• GOAL: Quote the records below word for word, please, from the very first line through the one that contains "grid = rested_on_form(grid", and nothing beyond it.

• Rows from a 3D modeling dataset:
******************************

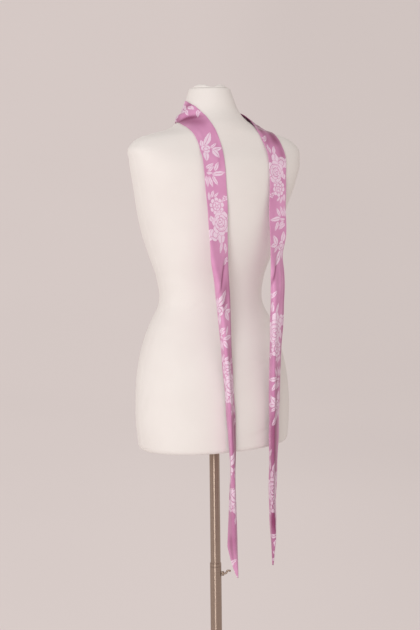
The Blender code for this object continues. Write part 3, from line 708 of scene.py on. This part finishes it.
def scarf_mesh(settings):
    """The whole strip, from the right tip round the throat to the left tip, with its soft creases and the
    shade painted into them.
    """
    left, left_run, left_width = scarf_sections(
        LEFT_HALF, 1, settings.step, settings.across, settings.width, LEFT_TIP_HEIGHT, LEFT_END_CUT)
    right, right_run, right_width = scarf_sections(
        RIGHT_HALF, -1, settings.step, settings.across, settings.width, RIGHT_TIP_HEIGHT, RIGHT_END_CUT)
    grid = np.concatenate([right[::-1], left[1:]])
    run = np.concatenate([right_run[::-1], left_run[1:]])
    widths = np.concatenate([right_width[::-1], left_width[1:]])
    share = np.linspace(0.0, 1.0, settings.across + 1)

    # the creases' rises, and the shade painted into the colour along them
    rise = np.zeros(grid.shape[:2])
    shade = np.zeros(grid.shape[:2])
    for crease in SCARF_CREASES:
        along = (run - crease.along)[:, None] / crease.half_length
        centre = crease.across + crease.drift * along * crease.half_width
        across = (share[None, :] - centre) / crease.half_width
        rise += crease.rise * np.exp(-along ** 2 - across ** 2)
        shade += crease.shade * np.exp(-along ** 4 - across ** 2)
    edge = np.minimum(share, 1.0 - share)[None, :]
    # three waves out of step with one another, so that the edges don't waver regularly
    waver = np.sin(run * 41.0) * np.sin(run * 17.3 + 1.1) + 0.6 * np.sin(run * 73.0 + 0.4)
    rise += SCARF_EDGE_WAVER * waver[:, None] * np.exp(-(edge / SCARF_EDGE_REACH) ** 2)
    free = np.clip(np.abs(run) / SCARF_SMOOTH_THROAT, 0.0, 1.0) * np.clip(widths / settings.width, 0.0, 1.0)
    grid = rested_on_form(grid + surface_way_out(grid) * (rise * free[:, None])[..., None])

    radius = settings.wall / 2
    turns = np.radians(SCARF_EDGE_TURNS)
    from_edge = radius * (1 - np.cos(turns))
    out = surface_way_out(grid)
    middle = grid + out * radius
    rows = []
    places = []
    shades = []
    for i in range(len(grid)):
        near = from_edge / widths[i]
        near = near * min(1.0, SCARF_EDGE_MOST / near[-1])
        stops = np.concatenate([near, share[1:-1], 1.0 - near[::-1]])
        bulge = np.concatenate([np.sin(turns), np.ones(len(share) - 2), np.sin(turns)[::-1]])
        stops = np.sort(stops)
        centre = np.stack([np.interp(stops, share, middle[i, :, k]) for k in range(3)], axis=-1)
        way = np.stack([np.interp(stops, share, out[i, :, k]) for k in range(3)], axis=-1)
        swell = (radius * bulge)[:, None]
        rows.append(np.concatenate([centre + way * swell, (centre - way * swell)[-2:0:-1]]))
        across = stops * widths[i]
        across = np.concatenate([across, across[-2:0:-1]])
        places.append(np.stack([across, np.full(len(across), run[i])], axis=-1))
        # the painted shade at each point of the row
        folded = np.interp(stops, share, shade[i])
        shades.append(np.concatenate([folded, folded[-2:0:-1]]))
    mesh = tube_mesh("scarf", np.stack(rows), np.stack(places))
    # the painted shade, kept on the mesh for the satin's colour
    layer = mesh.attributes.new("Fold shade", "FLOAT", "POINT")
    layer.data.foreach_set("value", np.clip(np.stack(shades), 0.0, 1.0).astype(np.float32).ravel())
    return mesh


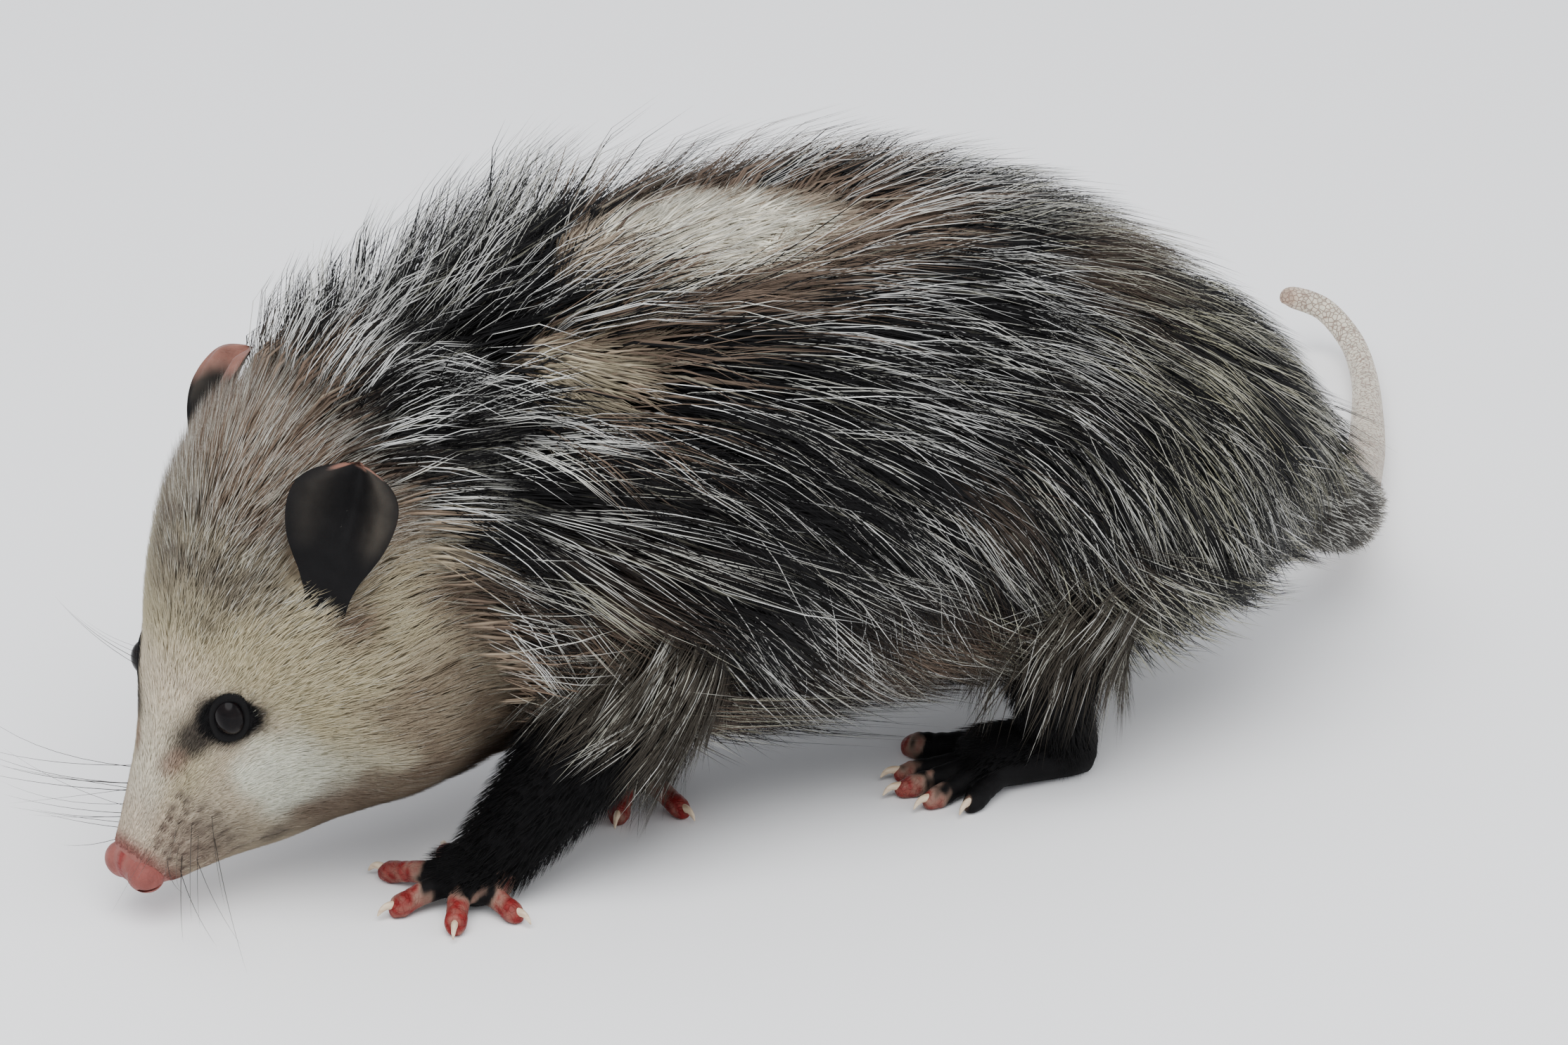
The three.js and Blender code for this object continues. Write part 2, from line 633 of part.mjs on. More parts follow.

******************************

• COMPLETE ANSWER:
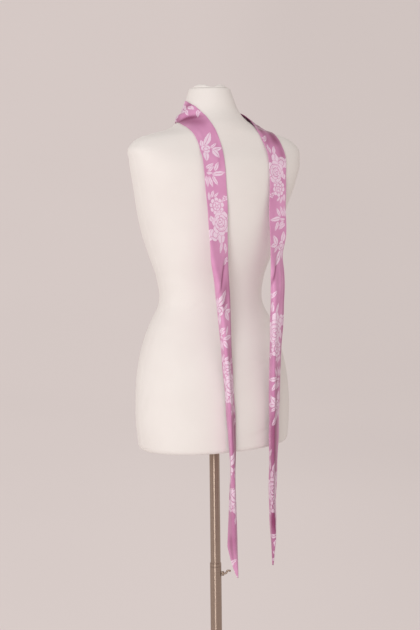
The Blender code for this object continues. Write part 3, from line 708 of scene.py on. This part finishes it.
def scarf_mesh(settings):
    """The whole strip, from the right tip round the throat to the left tip, with its soft creases and the
    shade painted into them.
    """
    left, left_run, left_width = scarf_sections(
        LEFT_HALF, 1, settings.step, settings.across, settings.width, LEFT_TIP_HEIGHT, LEFT_END_CUT)
    right, right_run, right_width = scarf_sections(
        RIGHT_HALF, -1, settings.step, settings.across, settings.width, RIGHT_TIP_HEIGHT, RIGHT_END_CUT)
    grid = np.concatenate([right[::-1], left[1:]])
    run = np.concatenate([right_run[::-1], left_run[1:]])
    widths = np.concatenate([right_width[::-1], left_width[1:]])
    share = np.linspace(0.0, 1.0, settings.across + 1)

    # the creases' rises, and the shade painted into the colour along them
    rise = np.zeros(grid.shape[:2])
    shade = np.zeros(grid.shape[:2])
    for crease in SCARF_CREASES:
        along = (run - crease.along)[:, None] / crease.half_length
        centre = crease.across + crease.drift * along * crease.half_width
        across = (share[None, :] - centre) / crease.half_width
        rise += crease.rise * np.exp(-along ** 2 - across ** 2)
        shade += crease.shade * np.exp(-along ** 4 - across ** 2)
    edge = np.minimum(share, 1.0 - share)[None, :]
    # three waves out of step with one another, so that the edges don't waver regularly
    waver = np.sin(run * 41.0) * np.sin(run * 17.3 + 1.1) + 0.6 * np.sin(run * 73.0 + 0.4)
    rise += SCARF_EDGE_WAVER * waver[:, None] * np.exp(-(edge / SCARF_EDGE_REACH) ** 2)
    free = np.clip(np.abs(run) / SCARF_SMOOTH_THROAT, 0.0, 1.0) * np.clip(widths / settings.width, 0.0, 1.0)
    grid = rested_on_form(grid + surface_way_out(grid) * (rise * free[:, None])[..., None])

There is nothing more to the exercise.